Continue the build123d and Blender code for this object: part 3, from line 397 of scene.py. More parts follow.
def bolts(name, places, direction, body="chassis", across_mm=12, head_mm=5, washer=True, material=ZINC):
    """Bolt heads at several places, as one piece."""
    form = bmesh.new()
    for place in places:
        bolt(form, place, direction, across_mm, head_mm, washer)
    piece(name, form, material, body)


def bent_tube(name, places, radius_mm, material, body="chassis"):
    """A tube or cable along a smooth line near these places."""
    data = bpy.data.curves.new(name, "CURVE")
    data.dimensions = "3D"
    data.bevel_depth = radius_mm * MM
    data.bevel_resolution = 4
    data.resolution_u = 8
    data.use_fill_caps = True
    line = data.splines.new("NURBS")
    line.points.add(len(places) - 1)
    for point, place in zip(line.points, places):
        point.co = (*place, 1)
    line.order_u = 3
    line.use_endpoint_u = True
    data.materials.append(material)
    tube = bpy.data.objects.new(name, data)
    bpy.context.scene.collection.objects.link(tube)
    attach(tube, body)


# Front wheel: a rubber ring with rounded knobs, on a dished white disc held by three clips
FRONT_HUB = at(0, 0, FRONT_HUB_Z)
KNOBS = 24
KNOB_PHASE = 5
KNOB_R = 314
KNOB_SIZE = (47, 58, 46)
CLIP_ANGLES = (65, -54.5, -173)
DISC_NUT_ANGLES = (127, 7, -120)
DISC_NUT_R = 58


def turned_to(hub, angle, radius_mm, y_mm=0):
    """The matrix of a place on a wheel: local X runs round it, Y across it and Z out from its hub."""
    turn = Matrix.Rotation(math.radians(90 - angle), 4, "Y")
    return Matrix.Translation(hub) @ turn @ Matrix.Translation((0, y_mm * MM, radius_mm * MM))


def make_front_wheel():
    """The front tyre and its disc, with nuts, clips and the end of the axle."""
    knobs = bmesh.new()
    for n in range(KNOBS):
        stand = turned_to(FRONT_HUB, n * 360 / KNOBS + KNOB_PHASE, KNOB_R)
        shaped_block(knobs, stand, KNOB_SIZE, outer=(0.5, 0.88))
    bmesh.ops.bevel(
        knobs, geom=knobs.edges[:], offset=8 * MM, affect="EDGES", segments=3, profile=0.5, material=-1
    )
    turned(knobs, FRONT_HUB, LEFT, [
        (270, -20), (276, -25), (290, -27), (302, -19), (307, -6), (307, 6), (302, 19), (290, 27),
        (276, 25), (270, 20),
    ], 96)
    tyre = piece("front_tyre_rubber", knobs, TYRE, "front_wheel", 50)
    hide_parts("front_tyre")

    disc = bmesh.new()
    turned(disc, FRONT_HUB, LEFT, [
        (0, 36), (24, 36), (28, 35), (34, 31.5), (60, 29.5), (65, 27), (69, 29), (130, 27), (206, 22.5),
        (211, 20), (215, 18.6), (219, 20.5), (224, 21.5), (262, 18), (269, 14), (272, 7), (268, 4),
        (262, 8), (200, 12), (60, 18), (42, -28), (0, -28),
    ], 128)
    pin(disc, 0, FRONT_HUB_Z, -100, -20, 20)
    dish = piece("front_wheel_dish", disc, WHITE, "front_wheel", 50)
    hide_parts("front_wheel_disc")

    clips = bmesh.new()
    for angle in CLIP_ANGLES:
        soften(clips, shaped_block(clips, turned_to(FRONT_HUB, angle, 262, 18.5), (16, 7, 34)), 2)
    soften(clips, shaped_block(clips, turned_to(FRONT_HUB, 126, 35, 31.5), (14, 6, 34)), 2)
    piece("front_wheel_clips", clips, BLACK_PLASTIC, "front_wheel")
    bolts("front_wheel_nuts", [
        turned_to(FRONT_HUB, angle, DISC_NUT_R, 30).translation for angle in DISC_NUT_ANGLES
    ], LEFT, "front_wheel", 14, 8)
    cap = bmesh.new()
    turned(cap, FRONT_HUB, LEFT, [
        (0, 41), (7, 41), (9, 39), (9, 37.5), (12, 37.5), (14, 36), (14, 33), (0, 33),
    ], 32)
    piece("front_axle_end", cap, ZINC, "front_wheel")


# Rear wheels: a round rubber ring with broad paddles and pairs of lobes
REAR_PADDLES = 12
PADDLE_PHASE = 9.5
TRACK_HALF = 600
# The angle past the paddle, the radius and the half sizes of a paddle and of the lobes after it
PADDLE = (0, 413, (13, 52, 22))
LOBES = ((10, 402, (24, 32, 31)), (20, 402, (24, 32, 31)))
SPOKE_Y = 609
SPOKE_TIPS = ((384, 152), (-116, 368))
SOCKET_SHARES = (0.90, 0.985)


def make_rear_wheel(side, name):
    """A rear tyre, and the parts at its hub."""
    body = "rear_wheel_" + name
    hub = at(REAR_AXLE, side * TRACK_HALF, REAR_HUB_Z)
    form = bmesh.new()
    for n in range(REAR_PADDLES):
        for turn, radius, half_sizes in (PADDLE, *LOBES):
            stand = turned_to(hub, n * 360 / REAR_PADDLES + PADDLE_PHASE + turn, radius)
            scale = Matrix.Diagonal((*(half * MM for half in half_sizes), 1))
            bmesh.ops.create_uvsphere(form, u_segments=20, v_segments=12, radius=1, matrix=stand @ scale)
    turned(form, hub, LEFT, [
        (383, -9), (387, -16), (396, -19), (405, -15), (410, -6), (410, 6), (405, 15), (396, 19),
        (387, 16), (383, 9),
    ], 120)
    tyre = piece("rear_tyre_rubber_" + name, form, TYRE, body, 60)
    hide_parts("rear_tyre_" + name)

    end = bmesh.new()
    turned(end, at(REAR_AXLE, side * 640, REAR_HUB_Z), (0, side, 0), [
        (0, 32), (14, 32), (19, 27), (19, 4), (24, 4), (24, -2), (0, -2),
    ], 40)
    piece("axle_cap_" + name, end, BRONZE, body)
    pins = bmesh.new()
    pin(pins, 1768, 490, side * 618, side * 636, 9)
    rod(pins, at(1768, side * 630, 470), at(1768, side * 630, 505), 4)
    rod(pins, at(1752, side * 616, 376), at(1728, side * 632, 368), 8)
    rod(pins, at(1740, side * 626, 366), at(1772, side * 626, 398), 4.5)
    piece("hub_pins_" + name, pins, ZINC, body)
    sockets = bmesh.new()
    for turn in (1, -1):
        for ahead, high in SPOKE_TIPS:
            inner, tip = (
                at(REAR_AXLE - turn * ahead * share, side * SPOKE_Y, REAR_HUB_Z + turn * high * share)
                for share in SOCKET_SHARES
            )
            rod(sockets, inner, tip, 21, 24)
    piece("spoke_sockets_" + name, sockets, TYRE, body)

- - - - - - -

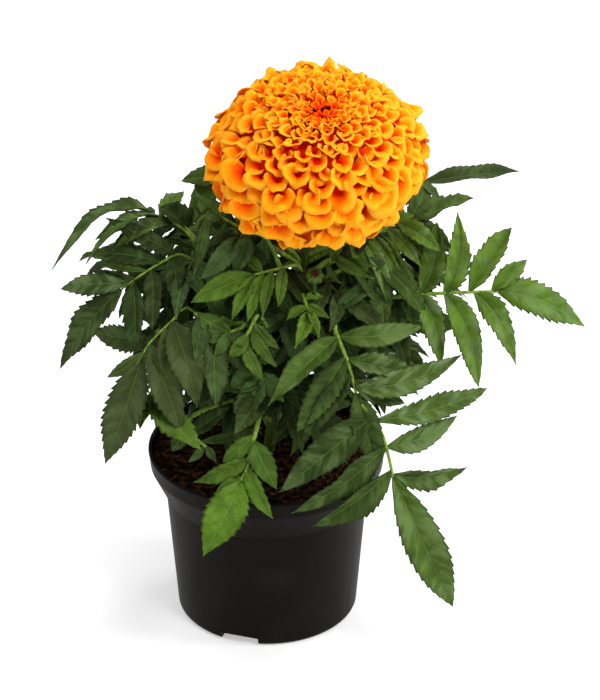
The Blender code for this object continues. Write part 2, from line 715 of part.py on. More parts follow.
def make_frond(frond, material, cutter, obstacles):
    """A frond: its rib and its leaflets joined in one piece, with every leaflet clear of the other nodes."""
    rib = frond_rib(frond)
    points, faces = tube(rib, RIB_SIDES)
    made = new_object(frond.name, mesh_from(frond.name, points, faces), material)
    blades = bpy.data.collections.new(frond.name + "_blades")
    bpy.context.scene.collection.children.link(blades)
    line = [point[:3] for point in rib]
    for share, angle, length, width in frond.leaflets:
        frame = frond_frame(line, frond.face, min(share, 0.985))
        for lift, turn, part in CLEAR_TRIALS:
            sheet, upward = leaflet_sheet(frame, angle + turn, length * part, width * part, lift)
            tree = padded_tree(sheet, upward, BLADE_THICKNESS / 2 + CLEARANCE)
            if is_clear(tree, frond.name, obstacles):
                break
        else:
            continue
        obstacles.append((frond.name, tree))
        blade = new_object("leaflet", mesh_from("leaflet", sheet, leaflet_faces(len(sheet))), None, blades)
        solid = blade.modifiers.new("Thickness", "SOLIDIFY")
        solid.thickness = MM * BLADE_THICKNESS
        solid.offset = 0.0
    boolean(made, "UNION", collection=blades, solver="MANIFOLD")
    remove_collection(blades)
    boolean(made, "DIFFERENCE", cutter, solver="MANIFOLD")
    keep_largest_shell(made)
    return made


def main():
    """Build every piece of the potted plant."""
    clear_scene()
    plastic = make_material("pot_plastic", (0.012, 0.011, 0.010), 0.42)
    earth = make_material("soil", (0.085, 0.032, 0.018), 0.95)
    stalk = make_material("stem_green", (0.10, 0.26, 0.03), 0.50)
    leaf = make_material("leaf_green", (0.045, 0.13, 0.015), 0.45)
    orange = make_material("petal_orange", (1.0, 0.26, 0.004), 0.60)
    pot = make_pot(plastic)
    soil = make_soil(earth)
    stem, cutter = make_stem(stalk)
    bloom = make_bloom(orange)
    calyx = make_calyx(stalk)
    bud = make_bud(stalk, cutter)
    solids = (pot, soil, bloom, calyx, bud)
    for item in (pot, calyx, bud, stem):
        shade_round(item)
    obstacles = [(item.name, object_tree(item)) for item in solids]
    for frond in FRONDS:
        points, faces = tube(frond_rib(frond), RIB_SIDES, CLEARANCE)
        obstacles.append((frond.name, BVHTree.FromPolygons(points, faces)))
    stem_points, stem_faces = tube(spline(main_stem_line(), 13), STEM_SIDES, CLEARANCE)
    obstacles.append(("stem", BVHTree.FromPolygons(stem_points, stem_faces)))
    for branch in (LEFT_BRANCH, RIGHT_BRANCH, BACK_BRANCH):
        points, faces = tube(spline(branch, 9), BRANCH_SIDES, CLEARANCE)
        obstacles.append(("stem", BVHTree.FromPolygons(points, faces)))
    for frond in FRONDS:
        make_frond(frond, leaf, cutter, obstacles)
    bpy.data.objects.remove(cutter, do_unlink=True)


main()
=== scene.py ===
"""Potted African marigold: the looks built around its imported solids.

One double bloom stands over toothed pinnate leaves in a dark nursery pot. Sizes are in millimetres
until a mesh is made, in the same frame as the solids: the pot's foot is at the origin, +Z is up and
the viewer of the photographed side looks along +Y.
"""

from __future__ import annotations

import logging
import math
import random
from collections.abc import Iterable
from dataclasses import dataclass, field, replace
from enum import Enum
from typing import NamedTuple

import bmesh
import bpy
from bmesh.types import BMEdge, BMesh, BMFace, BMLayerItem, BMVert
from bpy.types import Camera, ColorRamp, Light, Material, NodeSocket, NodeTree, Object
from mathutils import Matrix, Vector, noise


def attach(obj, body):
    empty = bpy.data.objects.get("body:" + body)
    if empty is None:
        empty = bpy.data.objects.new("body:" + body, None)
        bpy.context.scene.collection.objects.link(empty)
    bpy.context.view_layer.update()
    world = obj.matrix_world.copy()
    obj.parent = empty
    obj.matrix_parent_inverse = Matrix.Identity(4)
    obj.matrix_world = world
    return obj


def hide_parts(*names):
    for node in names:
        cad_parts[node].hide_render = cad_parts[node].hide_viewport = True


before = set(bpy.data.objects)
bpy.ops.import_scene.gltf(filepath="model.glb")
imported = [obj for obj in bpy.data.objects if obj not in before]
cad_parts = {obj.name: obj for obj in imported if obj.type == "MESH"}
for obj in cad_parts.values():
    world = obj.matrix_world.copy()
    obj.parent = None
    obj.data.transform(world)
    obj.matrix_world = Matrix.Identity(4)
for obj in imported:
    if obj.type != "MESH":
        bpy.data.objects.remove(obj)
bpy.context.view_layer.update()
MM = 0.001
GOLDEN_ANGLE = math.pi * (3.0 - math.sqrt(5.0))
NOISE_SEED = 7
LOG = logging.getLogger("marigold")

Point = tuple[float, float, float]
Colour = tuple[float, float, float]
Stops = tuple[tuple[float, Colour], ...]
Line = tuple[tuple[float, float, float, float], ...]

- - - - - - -

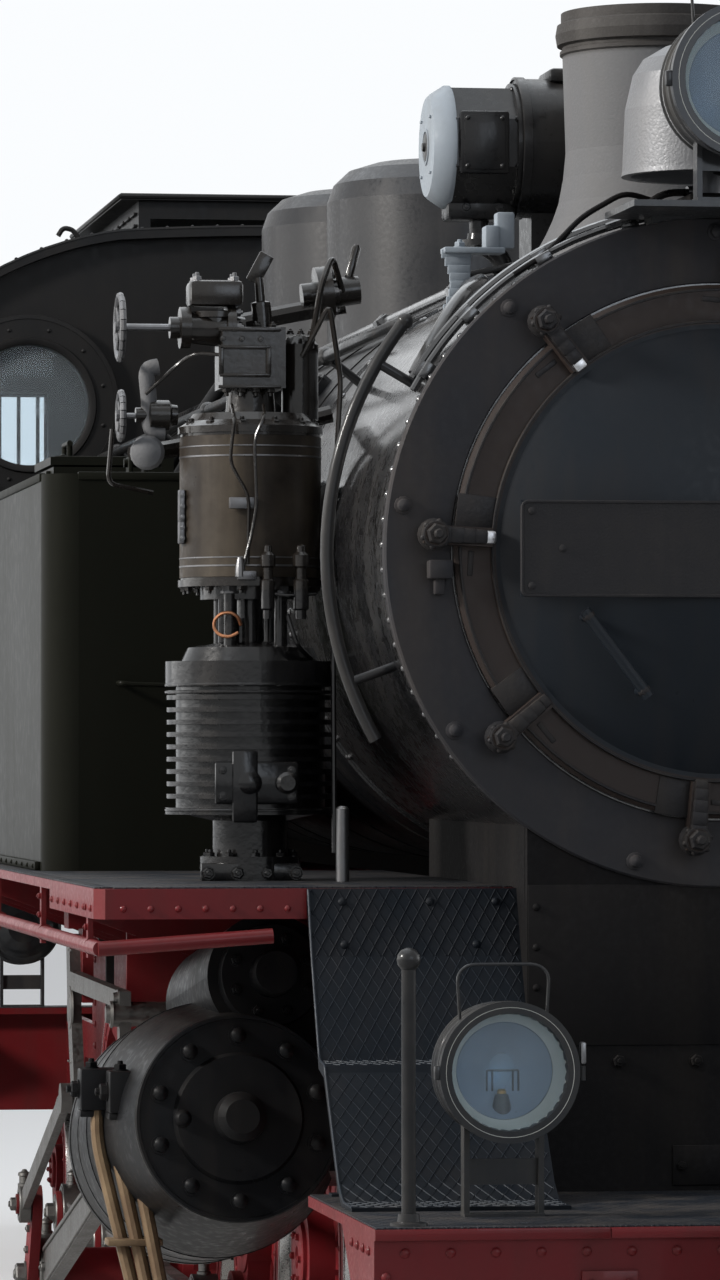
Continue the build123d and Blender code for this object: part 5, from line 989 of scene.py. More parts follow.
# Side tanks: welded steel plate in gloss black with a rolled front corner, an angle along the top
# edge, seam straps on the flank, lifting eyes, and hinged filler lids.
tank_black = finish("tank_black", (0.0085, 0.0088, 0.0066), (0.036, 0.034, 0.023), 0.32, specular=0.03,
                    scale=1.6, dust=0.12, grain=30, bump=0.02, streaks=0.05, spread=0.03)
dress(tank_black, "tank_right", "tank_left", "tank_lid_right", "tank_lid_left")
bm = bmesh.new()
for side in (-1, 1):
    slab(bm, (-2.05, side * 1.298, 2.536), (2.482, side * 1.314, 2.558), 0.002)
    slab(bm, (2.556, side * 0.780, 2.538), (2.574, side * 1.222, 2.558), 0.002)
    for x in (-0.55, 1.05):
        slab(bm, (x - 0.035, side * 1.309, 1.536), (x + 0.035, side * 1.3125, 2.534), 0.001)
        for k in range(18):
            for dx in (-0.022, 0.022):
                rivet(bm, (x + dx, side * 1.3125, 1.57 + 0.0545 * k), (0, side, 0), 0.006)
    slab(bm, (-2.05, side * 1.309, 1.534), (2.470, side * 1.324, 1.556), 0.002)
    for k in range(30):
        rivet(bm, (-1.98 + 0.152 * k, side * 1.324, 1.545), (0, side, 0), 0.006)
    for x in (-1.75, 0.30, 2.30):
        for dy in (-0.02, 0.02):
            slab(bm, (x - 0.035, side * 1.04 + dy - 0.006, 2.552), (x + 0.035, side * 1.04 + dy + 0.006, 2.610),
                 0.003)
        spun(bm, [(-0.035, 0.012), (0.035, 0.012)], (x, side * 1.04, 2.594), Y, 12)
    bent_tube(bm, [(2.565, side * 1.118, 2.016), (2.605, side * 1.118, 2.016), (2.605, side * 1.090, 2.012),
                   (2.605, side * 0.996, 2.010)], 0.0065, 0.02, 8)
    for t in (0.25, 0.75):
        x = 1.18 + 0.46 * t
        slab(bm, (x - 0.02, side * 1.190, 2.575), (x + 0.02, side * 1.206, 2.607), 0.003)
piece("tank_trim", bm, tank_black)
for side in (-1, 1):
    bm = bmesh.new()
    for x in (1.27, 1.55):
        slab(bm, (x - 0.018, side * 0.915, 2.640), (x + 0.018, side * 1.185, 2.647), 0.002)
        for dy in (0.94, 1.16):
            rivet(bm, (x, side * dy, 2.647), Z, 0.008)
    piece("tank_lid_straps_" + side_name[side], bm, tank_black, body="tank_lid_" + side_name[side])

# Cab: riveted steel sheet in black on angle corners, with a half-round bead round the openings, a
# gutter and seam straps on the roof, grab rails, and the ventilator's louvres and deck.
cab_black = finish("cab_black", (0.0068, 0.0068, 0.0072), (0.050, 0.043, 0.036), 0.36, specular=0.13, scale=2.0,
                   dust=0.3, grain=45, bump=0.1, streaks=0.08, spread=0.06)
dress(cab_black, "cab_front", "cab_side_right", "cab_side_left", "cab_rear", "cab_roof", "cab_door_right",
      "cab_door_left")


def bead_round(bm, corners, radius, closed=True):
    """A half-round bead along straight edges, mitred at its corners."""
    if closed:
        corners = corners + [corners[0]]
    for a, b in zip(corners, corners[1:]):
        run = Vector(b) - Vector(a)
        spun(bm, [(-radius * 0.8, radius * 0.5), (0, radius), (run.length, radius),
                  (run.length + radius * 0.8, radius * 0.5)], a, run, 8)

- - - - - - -

■ Work to be completed
Extract the lines from the line with "13), STEM_SIDES, CLEARANCE)" through the line with "its imported solids.". Keep both of those lines, copy everything exactly, and add nothing.

■ Completed exercise
    stem_points, stem_faces = tube(spline(main_stem_line(), 13), STEM_SIDES, CLEARANCE)
    obstacles.append(("stem", BVHTree.FromPolygons(stem_points, stem_faces)))
    for branch in (LEFT_BRANCH, RIGHT_BRANCH, BACK_BRANCH):
        points, faces = tube(spline(branch, 9), BRANCH_SIDES, CLEARANCE)
        obstacles.append(("stem", BVHTree.FromPolygons(points, faces)))
    for frond in FRONDS:
        make_frond(frond, leaf, cutter, obstacles)
    bpy.data.objects.remove(cutter, do_unlink=True)


main()
=== scene.py ===
"""Potted African marigold: the looks built around its imported solids.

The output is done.